▶ Given problem: Go through the material and pull out every line with the string "from" in it.

▶ Material shown:
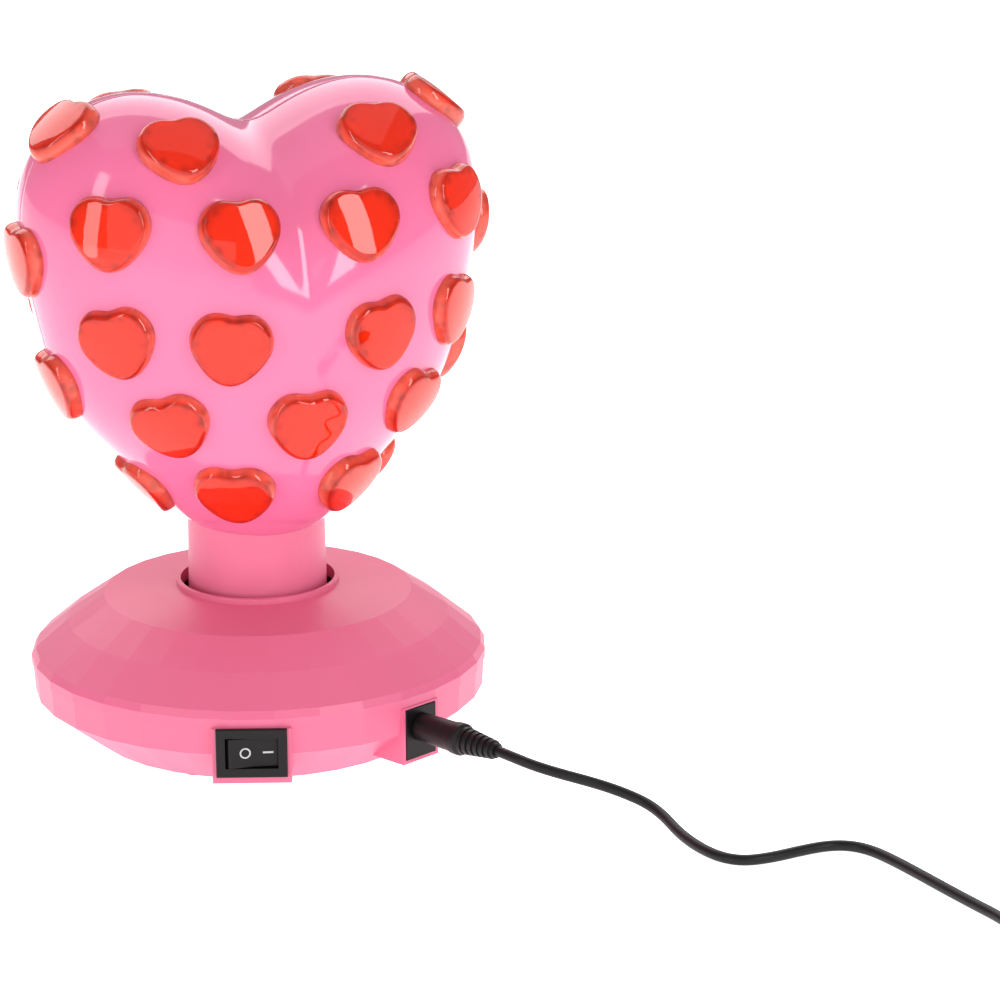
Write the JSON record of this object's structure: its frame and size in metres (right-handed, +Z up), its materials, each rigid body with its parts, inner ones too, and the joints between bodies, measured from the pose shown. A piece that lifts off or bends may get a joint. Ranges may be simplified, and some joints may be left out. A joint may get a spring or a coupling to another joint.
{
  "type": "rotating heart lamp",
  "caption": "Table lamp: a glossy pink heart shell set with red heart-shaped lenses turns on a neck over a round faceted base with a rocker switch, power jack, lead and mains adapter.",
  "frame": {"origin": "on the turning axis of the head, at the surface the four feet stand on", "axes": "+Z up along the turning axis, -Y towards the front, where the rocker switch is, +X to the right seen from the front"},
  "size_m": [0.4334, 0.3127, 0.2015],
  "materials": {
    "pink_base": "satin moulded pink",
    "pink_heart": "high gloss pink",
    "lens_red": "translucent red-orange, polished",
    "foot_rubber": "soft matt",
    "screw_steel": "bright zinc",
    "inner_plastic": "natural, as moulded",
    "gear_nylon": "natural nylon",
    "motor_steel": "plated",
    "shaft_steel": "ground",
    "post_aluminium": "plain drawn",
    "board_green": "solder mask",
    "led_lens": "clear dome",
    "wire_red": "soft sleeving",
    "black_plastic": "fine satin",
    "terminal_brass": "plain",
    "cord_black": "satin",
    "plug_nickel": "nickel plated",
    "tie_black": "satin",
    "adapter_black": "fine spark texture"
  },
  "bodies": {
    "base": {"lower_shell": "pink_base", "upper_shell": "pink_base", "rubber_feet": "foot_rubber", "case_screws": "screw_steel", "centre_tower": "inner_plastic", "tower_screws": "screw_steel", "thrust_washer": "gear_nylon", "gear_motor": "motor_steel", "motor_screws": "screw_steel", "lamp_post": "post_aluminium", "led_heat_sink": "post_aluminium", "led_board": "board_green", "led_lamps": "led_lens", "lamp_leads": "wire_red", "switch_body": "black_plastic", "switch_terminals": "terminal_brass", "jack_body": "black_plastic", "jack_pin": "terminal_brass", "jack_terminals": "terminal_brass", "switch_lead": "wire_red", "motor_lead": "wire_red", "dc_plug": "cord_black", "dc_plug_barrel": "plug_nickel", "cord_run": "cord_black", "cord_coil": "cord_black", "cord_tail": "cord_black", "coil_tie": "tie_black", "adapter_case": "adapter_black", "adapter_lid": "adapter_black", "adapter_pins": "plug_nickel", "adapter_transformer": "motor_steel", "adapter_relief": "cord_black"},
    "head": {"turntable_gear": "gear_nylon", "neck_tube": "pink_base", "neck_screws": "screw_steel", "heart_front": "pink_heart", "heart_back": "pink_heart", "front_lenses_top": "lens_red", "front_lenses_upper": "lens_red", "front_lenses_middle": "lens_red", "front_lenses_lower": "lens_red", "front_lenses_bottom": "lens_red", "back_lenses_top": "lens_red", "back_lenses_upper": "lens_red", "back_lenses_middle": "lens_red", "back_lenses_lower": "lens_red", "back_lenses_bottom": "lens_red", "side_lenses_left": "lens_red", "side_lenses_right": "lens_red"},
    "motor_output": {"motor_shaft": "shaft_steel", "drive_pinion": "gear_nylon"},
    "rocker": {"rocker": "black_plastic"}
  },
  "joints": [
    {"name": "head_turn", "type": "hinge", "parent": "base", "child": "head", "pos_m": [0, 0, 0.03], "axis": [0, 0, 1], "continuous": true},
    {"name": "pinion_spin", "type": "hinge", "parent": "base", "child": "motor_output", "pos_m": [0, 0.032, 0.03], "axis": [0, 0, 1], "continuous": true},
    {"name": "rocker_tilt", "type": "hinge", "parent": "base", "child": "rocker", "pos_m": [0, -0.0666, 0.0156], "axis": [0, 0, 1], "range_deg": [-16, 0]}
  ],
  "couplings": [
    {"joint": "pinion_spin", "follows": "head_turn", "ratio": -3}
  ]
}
---
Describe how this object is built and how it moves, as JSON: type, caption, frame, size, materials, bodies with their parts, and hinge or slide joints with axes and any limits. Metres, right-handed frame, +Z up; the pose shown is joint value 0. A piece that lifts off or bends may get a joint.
* * *
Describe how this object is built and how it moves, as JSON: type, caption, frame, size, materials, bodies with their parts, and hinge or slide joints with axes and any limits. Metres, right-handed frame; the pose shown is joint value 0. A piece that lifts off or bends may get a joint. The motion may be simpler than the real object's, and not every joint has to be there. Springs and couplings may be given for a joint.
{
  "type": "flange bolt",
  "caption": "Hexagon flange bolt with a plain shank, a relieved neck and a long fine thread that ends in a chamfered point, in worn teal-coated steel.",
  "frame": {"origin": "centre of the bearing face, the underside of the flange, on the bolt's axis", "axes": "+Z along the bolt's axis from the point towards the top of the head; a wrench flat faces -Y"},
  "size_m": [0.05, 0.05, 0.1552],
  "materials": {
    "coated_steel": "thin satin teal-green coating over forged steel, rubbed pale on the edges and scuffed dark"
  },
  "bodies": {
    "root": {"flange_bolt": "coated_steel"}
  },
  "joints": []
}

▶ Output of the task:
Write the JSON record of this object's structure: its frame and size in metres (right-handed, +Z up), its materials, each rigid body with its parts, inner ones too, and the joints between bodies, measured from the pose shown. A piece that lifts off or bends may get a joint. Ranges may be simplified, and some joints may be left out. A joint may get a spring or a coupling to another joint.
  "frame": {"origin": "on the turning axis of the head, at the surface the four feet stand on", "axes": "+Z up along the turning axis, -Y towards the front, where the rocker switch is, +X to the right seen from the front"},
  "frame": {"origin": "centre of the bearing face, the underside of the flange, on the bolt's axis", "axes": "+Z along the bolt's axis from the point towards the top of the head; a wrench flat faces -Y"},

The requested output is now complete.